ABSTRACT

Is, by the same token, disloyalty perhaps not in all instances a vice? The whistleblower, for instance, is apparently acting disloyally but, provided he has the right reasons, clearly justified in doing so (ibid. 204, 215). We deem him for that reason, if he indeed acts on good grounds, not a disloyal person, i.e., not as someone willing, or even tending, to betray, deceive, desert, or let down. It seems that having a disloyal character cannot be seen as anything else but a severe defect – to most people, a disloyal Nazi will seem even more contemptible than a loyal one (see also Ewin 1992). However, can it consistently be held that acting disloyally is not always a vice, while being a disloyal person clearly is a bad thing? Is the whistleblower’s conduct disloyal in the first place?

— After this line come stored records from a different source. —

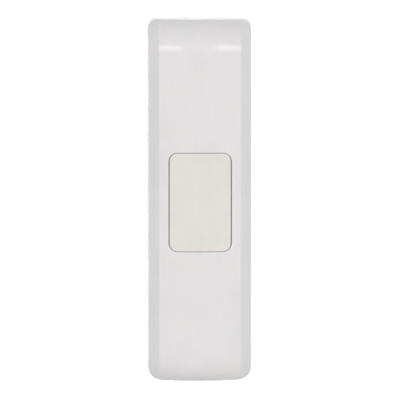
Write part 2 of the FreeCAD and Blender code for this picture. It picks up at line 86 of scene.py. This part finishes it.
def add_camera():
    data = bpy.data.cameras.new("camera")
    camera = bpy.data.objects.new("camera", data)
    scene.collection.objects.link(camera)
    side, up = math.radians(CAMERA_SIDE), math.radians(CAMERA_ELEVATION)
    back = Vector((math.sin(side) * math.cos(up), -math.cos(side) * math.cos(up), math.sin(up)))
    camera.location = CENTRE + CAMERA_AIM + back * CAMERA_DISTANCE
    camera.rotation_mode = "QUATERNION"
    camera.rotation_quaternion = (-back).to_track_quat("-Z", "Y")
    data.sensor_width = SENSOR_WIDTH
    data.lens = SENSOR_WIDTH * CAMERA_DISTANCE / (HEIGHT * FRAME_OVER_HEIGHT)
    data.clip_start, data.clip_end = 0.05, 50.0
    scene.camera = camera


# ---------------------------------------------------------------- node trees

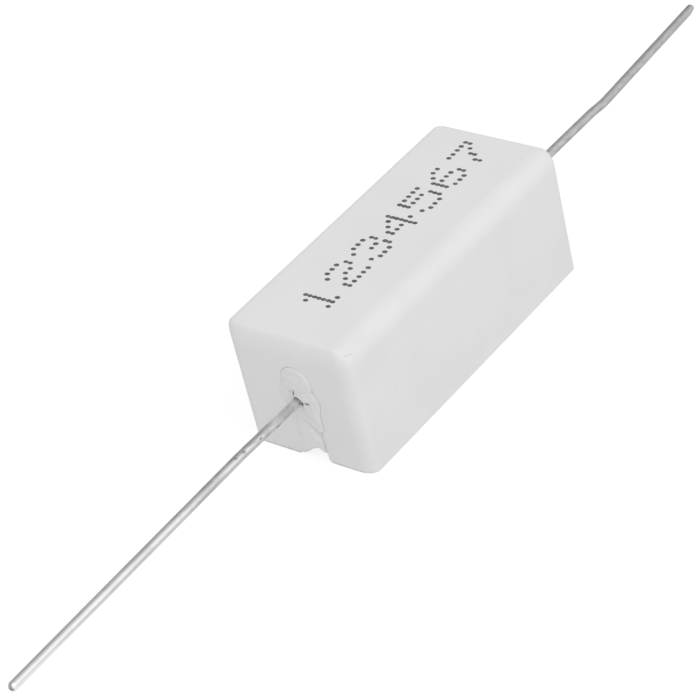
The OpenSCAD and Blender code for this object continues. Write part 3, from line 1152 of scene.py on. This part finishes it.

Possibly, some of the confusion here may disappear to some extent by not seeing loyalty and disloyalty as opposites on the same dimension, as two excesses we have to find a mean between, but on two distinct continuums. The opposite of acting loyal (and being a loyal person) is the absence of loyalty in someone’s deeds and character, i.e., the absence of the tendency to suspend judgment and to side with someone or something more or less unquestioningly. Someone never led by loyalty might be a strange creature, but not per se morally flawed. Likewise, the opposite of disloyalty is not loyalty but not being disloyal, that is: not betraying the persons who trust you. Seen in that light, the whistleblower is not being disloyal, but someone who is not led (astray) by loyalty, in this case to his employer. A similar line of reasoning might also hold true for conscientious objectors, and maybe even for Mr. Princen. His case does illustrate how difficult it nonetheless is to draw the distinctions; one could say that his refusal to take part in the police actions, and thus his desertion, testify of a healthy lack of loyalty, but did his shooting at former colleagues not amount to disloyalty?